Opération « Le jus le plus frais ».

Une année après les « légumes moches », Intermarché et Marcel ont d’ailleurs lancé une nouvelle campagne : « le jus le plus frais ». Il s’agissait de commercialiser des jus de fruits affichant en gros caractères l’heure à laquelle ils avaient été pressés, incitant ainsi le consommateur à ne prendre que les bouteilles les plus « fraîches » au détriment des autres, préparées juste quelques minutes auparavant.

Malgré tout, la « sensibilisation » au gaspillage progresse et la mobilisation pour les « moches » porte ses fruits. Plusieurs associations, comme le réseau Re-Bon ou SOLAAL, développent le glanage et le don de produits hors calibres. Des innovations comme Fwee, une friandise issue des invendus agricoles, permettent de limiter les pertes sans nuire aux revenus des agriculteurs.

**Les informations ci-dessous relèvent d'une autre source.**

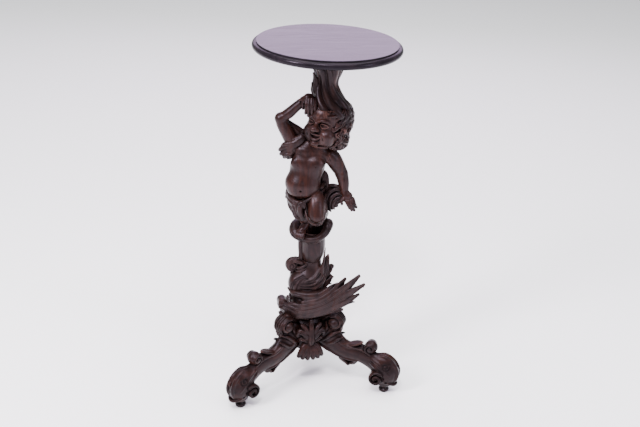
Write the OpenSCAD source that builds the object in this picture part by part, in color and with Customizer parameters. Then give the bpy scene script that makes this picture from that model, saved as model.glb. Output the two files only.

Après les fruits et légumes, des biscuits ou camemberts moches ont aussi fait leur apparition, notamment à travers la marque Les Gueules cassées. Enfin, l’homogénéisation et la standardisation de notre système agroalimentaire est peu à peu remise en question par des alternatives comme la vente directe ou les AMAP qui, pour des consommateurs de plus en plus nombreux et à un prix – on l’espère – de plus en plus abordable, permettent de renouer le lien avec les agriculteurs et leurs produits moches, beaux, et surtout bons.